How To Deal With Anxiety And Phobias In Dogs

 

Anxiety and phobias in dogs are not uncommon. Being a dog owner, you and I know dogs can be very human in their emotions, their ability to feel fear and anxiety is no different. Many different things can trigger anxiety and phobias in dogs; very common causes can be loud noises such as  thunderstorms, fireworks, feelings of being trapped such when travelling in  a car or separation anxiety, like a child would feel when parents have gone away.

 

How can we tell if our dogs are anxious or have developed a phobia? Some common signs of anxiety can be shivering, panting, pacing, hiding or cowering (this is not a complete list). Each dog is an individual and may have their different ways of showing fear. When trying to understand if your dog is anxious, it’s important that we discount another reason why your dog might show certain signs, for example, if your dog is panting and pacing, are they hot?

 

How should we think about treating anxiety in our dogs?  If you are worried or unsure of the cause, of course go to your vet and get a professional diagnosis.

 

If the situation is affecting your or your dog’s life significantly or just if you are worried: a vet’s advice will always be better than this blog’s. So, how should I take action? From what I’ve read the best approach is counter conditioning. The basics of this method are to expose your dog to a low-level version of what your dog fears or is anxious about and to reward them for withstanding the situation and then to increase the intensity of what your dog fears and repeat until your dog is can withstand the normal intensity of the stimulus which causes them to be scared or anxious.

The key with this method is to be slow and not overwhelm your dog with the thing that scares them; this process can take months. Do not make the gaps in between intensity levels too big and make sure your dog is completely comfortable with the lower level before increasing the intensity.

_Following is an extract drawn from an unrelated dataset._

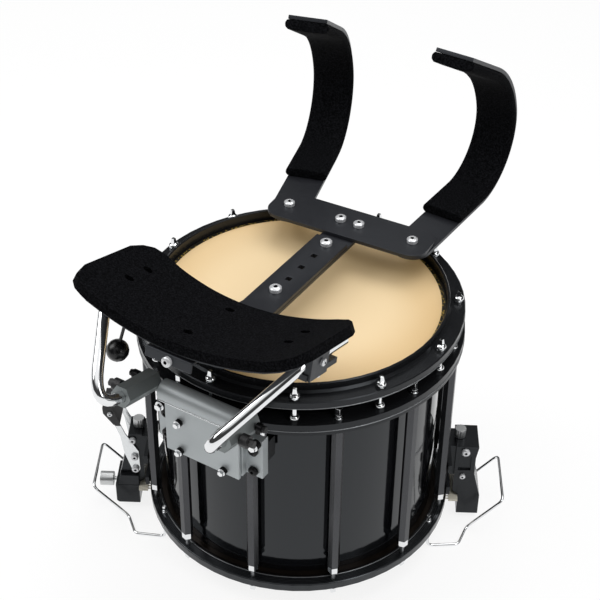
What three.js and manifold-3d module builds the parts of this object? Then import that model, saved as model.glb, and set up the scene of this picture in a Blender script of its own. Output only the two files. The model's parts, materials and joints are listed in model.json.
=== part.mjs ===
// A marching snare drum in a free-floating frame, with its shoulder carrier folded over the batter head.
// Millimetres, +Z up. The drum axis is vertical, the player stands on the -Y side, and every height
// below is taken from the lower edge of the shell. The last lines set the origin under the whole part.
import * as THREE from "three";
import { mergeVertices } from "three/addons/utils/BufferGeometryUtils.js";
import Module from "manifold-3d";

const wasm = await Module();
wasm.setup();

// Clearances
const seatGap = 0.3;
const slideGap = 0.5;
const overrun = 6;

// Shell, heads and hoops
const shellDiameter = 355.6;
const shellDepth = 304.8;
const shellWall = 6.5;
const filmThickness = 0.5;
const fleshHoopWidth = 6;
const fleshHoopHeight = 9;
const batterHoopRim = 8.5;
const batterFlangeThickness = 10;
const batterFlangeRise = 2.7;
const batterLipHeight = 12;
const lipThickness = 3.4;
const snareHoopRim = 7;
const snareFlangeThickness = 12;
const snareFlangeBottom = -3;
const snareLipDrop = 7;

// Frame ring, tubes and tension rods
const rodCount = 12;
const washerMargin = 1.53;
const ringRim = 10.5;
const ringDrop = 29.8;
const ringHeight = 15;
const ringPlate = 5;
const ringWall = 4;
const tubeAcross = 13;
const tubeCorner = tubeAcross / 2 / Math.cos(Math.PI / 6);
const tubeBottom = 26;
const threadDiameter = 6;
const keySquare = 6.3;
const keyHeight = 8.5;
const washerDiameter = 12.4;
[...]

A second method is to use certain natural products to calm your dog down, for example you could use Dorwest’s Scullcap & Valerian Tablets. These are the only herbal product to be officially authorised by the Veterinary Medicines Directorate to help anxiety and nervousness and you can find more information about them (including how and when to use them) on the page.  

Hope this helped but always seek professional advice if you are concerned.